Most Americans are a $1,000 emergency away from disaster, making it more important than ever to have the expert-recommend three- to six-month emergency fund in place.
If you have steady employment, stacking your cash is a smart move.
Pay off high-interest debt
While stocks are on sale, paying off debt is always a great idea.
If you have high-interest debt, paying it off now can free up cash flow to invest more and lower your monthly expenses in the case of an unfortunate event, such as a layoff.
Utilizing the debt snowball or debt avalanche method can help you focus on one debt at a time, and lower your stress during this turbulent market.
Increase 401(k) contributions
If you have a 401(k) or other workplace retirement account, a simple way to invest in the stock market fire sale is to increase your contributions.
With a maximum contribution of $20,500 (increasing to $22,500 in 2023), you can save on taxes and invest more directly from your paycheck.
Most workplace plans allow you to increase or decrease your contributions at any time. You just need to contact your human resources department and request the change.
Max out your IRA
Individual retirement accounts (IRAs) are tax-advantaged retirement accounts that allow you to invest up to $6,000 per year ($6,500 starting in 2023).
You can choose to save on taxes this year by investing in a traditional IRA or save on taxes in retirement by investing in a Roth IRA.
Maxing out these accounts each year compounds your tax savings year after year, maximizing your long-term returns.
IRAs are available at most major online brokerages and offer more investment choices than workplace retirement accounts. If you have the funds, maxing out your IRA is a great move in today’s market.
Buy the dip
If you’ve been waiting for your favorite stocks to be available at a discount, now may be the time. With the overall market down by over 20%, some stocks have been hit even harder.
The tech sector in particular is seeing some stocks that are down over 70% from their all-time highs.
If you want to “buy the dip,” finding quality companies with a good long-term track record can produce outsized returns over the coming years.
While there is a chance things keep “dipping,” taking advantage of current prices (and again if it dips further) can lower the purchase price of your favorite stocks in your portfolio.
Load up on bonds
Bonds aren’t the most exciting investment around, but they are part of a diversified portfolio.
While rising interest rates impact bond prices negatively, the yields produced by bonds and bond funds have increased dramatically.
If you’re looking to bolster your portfolio with a fixed-income asset that has increasing dividends, adding some bonds or bond funds can be a great strategy.

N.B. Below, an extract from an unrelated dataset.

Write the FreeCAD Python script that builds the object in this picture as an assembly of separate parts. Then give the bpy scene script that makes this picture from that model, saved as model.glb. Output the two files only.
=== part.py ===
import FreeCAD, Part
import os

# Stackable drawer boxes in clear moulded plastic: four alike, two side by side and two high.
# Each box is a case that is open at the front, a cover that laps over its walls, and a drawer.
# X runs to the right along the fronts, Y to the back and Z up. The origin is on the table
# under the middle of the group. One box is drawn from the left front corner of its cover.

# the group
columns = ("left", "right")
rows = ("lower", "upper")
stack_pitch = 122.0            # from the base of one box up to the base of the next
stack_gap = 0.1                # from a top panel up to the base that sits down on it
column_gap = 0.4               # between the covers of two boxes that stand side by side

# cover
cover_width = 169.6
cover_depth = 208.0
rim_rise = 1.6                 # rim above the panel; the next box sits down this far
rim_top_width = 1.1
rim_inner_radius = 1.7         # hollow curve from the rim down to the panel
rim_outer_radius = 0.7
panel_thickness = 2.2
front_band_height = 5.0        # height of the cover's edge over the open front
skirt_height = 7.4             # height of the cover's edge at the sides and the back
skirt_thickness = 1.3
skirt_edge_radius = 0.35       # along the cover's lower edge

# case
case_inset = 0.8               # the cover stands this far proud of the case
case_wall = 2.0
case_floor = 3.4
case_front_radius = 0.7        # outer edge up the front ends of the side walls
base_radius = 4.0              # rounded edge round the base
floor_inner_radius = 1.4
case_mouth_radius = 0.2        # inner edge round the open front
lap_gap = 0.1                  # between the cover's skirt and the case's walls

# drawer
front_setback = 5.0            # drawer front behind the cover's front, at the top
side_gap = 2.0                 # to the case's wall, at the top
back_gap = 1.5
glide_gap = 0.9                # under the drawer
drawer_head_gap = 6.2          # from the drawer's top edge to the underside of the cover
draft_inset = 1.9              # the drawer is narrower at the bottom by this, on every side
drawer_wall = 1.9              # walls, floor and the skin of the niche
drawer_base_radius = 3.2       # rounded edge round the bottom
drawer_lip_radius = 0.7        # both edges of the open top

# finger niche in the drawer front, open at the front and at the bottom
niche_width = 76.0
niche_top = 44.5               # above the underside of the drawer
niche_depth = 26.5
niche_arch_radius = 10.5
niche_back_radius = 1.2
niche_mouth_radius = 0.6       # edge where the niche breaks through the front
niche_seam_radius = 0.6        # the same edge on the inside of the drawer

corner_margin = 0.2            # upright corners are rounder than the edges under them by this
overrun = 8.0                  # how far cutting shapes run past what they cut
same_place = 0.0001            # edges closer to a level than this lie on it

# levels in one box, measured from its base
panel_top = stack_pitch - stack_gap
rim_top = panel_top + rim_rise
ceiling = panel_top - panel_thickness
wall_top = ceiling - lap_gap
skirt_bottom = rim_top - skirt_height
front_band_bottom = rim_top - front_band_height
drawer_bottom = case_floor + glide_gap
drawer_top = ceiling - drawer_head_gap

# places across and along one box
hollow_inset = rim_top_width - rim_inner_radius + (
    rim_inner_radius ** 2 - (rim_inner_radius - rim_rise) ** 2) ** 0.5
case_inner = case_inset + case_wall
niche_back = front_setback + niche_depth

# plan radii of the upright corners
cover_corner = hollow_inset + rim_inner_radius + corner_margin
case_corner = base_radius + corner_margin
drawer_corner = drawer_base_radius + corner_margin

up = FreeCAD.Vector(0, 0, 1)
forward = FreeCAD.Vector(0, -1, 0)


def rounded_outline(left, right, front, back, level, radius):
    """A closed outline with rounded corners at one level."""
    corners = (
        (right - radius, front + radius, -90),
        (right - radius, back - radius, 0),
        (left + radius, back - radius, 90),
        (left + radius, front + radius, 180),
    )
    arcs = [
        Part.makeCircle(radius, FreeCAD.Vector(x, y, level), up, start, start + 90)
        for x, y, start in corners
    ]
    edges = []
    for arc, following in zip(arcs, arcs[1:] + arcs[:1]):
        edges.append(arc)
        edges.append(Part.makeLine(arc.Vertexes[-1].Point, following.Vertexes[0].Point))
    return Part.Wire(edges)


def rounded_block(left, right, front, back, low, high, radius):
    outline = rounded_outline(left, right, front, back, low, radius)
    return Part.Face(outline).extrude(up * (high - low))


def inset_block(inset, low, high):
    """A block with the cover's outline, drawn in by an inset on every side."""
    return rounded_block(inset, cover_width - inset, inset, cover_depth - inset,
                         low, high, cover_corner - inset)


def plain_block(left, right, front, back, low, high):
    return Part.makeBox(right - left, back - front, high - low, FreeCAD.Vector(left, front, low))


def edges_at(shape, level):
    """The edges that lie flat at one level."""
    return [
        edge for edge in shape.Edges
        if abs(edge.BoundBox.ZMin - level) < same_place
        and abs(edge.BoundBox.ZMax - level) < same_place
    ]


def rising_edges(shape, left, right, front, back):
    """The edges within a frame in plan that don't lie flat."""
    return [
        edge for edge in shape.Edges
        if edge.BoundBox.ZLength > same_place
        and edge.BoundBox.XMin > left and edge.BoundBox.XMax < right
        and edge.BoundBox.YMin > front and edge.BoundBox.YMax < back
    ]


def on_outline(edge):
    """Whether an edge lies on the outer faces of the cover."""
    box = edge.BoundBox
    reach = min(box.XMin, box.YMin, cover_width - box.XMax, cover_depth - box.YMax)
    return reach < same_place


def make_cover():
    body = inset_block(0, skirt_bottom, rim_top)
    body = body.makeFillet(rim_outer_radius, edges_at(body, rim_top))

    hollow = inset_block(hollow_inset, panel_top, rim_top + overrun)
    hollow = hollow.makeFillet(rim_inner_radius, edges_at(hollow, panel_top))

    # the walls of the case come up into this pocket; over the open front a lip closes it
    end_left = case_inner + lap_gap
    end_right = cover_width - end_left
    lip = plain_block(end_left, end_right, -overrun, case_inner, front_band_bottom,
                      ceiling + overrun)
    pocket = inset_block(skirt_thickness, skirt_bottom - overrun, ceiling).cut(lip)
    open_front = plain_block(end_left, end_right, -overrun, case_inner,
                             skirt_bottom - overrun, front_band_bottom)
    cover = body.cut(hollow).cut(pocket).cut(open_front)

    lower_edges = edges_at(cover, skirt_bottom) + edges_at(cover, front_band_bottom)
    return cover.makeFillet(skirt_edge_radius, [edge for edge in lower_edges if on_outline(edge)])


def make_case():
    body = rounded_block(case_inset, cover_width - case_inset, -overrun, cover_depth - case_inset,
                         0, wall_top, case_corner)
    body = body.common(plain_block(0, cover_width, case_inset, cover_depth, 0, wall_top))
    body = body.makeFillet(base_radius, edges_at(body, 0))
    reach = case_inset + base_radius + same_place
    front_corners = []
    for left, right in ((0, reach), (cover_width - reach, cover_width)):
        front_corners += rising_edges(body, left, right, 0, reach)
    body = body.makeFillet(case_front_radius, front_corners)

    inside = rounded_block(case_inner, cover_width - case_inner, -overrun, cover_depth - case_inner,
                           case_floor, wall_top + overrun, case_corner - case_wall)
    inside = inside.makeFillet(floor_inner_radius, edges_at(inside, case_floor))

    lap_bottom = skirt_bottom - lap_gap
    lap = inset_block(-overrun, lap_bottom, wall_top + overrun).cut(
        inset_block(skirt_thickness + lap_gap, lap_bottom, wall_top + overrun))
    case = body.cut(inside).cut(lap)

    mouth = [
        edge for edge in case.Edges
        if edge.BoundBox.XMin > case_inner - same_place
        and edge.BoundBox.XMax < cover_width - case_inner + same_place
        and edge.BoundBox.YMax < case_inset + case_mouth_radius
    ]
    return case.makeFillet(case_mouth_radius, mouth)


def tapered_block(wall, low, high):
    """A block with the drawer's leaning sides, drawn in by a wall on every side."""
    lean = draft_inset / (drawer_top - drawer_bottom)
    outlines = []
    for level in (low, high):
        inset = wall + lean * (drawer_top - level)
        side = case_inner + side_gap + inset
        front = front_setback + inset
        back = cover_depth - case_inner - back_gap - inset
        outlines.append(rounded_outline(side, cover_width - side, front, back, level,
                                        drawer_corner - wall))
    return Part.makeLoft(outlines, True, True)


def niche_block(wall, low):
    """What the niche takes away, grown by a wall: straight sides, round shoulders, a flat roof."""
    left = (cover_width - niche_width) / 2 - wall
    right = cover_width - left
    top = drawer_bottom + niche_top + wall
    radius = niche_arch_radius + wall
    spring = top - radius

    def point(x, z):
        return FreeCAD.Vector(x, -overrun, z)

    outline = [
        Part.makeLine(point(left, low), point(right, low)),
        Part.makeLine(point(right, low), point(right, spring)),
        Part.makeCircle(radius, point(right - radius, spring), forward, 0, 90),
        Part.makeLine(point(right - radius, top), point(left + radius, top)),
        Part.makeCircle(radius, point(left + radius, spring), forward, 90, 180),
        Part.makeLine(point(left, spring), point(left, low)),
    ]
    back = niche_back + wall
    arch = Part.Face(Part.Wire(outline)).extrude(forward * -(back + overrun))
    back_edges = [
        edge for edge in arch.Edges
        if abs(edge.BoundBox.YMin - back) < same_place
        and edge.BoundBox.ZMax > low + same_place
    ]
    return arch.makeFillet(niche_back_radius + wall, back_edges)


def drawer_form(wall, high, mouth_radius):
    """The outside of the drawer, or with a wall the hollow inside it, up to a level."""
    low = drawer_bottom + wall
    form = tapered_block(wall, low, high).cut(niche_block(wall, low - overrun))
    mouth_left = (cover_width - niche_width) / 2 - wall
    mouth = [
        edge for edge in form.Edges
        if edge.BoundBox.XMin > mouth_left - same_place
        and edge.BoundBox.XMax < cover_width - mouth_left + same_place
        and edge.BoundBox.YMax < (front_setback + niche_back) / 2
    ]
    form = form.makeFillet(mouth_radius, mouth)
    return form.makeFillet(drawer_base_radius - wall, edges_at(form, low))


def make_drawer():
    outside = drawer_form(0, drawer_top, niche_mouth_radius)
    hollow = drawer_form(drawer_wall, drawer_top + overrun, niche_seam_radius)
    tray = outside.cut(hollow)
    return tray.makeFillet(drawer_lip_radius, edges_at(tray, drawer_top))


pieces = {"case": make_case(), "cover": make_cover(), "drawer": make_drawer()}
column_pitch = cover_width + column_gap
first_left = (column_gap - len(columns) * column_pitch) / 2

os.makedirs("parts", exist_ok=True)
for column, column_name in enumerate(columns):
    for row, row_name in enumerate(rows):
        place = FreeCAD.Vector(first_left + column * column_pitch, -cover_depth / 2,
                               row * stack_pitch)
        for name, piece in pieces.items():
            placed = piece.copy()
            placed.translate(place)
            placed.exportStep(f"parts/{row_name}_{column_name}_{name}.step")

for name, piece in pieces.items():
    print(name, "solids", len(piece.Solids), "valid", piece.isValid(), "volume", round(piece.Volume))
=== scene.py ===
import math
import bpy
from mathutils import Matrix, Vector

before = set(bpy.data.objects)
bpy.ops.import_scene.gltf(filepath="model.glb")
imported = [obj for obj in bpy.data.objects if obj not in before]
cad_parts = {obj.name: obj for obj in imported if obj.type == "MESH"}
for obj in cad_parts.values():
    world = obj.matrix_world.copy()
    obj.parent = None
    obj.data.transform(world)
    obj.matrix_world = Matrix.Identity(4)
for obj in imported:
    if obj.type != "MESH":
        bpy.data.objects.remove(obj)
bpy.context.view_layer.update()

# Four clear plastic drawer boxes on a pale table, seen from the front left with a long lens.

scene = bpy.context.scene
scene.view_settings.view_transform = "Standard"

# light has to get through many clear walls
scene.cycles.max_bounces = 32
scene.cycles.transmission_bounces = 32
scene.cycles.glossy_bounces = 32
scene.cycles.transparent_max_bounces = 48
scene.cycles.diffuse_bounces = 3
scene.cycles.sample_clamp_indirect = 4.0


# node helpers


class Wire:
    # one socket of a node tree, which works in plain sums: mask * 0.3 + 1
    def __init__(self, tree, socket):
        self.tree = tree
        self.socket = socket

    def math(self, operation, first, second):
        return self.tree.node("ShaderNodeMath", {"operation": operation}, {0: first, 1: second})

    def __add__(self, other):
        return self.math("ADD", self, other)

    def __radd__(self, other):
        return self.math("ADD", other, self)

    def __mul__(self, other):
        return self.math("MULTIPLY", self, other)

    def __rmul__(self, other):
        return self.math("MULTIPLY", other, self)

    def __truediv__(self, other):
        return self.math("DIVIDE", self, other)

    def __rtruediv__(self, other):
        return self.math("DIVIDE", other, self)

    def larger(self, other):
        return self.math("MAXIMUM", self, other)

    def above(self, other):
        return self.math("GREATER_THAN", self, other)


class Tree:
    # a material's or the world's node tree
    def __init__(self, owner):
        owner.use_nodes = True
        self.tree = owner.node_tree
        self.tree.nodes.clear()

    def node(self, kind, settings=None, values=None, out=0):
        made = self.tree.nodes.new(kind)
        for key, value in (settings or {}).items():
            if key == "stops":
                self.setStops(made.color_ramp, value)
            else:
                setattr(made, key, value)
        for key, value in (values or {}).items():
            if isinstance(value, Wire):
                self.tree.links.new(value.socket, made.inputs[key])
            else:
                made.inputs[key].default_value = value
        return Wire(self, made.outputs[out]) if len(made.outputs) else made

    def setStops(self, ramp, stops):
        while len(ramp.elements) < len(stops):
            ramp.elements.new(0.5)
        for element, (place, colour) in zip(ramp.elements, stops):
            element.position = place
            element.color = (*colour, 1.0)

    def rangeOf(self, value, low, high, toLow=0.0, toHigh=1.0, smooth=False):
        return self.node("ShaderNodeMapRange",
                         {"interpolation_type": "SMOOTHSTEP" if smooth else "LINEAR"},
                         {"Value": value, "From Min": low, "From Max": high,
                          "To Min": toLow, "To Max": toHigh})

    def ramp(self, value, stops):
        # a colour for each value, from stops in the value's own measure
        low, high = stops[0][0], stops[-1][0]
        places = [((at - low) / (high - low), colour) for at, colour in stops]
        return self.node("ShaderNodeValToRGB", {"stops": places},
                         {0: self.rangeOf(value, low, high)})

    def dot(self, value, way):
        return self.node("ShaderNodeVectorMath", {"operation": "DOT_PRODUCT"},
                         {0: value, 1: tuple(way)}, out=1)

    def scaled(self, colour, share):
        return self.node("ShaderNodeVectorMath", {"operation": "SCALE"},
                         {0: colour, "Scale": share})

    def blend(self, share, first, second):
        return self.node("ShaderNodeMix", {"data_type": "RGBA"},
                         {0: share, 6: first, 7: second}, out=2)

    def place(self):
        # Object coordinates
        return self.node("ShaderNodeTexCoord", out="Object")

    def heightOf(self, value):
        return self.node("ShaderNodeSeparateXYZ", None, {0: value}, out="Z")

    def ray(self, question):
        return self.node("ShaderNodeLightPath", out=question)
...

Just be aware of the interest rate risk over the coming year, as the Fed is still raising rates at a rapid pace.
Buy a home at a discount
While real estate prices have risen significantly over the past few years, the huge increase in mortgage rates and the threat of a recession are starting to lower prices in some regions.
If rates continue to increase, the housing market is expected to continue dropping, with buyers no longer able to pay inflated prices, and sellers becoming desperate to sell.

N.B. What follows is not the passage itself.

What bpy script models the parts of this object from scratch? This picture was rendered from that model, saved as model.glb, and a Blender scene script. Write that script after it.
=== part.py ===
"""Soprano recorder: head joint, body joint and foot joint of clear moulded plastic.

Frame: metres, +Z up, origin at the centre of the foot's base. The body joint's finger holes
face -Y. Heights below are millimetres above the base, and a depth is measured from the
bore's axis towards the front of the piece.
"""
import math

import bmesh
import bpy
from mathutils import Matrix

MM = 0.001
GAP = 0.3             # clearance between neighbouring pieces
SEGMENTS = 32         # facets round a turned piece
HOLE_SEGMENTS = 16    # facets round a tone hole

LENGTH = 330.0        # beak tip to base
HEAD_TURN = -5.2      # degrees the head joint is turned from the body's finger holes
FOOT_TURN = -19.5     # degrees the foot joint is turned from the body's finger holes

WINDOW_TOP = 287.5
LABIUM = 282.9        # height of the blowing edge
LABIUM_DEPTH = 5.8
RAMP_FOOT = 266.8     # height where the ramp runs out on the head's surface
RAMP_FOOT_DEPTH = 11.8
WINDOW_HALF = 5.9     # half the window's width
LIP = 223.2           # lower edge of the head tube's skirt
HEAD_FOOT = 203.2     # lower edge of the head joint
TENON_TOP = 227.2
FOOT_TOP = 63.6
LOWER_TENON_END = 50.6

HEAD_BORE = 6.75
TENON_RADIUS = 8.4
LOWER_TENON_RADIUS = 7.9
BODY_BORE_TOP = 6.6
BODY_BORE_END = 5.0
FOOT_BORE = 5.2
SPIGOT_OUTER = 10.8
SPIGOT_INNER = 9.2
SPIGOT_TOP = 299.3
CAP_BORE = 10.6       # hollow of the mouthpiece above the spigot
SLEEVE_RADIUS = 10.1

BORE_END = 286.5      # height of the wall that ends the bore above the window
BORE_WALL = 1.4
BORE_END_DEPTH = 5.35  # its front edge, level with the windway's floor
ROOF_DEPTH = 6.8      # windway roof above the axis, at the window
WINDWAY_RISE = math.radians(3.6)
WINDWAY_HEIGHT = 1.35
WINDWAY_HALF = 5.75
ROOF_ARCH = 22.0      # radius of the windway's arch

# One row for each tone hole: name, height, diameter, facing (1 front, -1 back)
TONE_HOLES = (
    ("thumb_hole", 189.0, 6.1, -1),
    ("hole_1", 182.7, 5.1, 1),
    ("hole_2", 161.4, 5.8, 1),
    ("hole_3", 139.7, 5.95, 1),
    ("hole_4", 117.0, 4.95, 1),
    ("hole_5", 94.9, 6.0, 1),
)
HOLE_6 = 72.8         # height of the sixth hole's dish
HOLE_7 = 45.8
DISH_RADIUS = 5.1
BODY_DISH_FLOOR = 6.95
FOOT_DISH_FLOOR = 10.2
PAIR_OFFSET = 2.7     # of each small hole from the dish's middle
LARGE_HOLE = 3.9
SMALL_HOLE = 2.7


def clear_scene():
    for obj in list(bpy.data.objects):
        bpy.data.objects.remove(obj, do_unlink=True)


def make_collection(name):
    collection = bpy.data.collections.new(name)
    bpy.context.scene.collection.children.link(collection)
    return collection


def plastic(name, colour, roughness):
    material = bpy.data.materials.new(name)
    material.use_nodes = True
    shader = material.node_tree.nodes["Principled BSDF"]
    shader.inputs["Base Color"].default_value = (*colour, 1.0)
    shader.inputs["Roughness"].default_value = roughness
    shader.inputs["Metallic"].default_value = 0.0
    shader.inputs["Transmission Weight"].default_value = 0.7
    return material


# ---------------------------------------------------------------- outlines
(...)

If you’ve been waiting for prices to return to earth, now may be a great time to go home shopping.
While mortgage rates may make it harder to afford a home with a loan, cash buyers can get screaming deals as the housing market flips back to a buyer’s market.
And if you do get a mortgage with a high rate, remember to “marry the home, but date the rate.” You can always refinance later if rates come back down.
Pay down your mortgage
With mortgage rates nearing 8% and expected to continue climbing, buying a home is getting expensive. But if you have a high rate on your mortgage, now may be the perfect time to pay it down.
Paying off your mortgage early is always a hotly debated topic, with investors being in favor of keeping the debt and investing instead.
But paying down your mortgage principal is a guaranteed rate of return, and if you are getting an 8% return on your money, it’s hard to argue with that.
Just make sure extra payments to your mortgage go toward the principal and not just future interest.
Maybe … do nothing?
Just because “stocks are on sale” doesn’t mean you have to do anything. In fact, a perfectly acceptable (and wise) way to handle this market is to do…nothing.
With talks of a recession, increasing layoffs, and uncertainty over the next 12 to 24 months, focusing on your job and keeping a healthy emergency fund may be the best things to do.
Investing is a roller-coaster, but you only get hurt if you jump off. Staying the course and continuing to invest is one of the best long-term strategies.
If you’re in a position to boost your savings and put more in, you might come out of this market crash even more wealthy.
Just be sure to put some savings aside for a rainy day, as a storm is definitely on the horizon.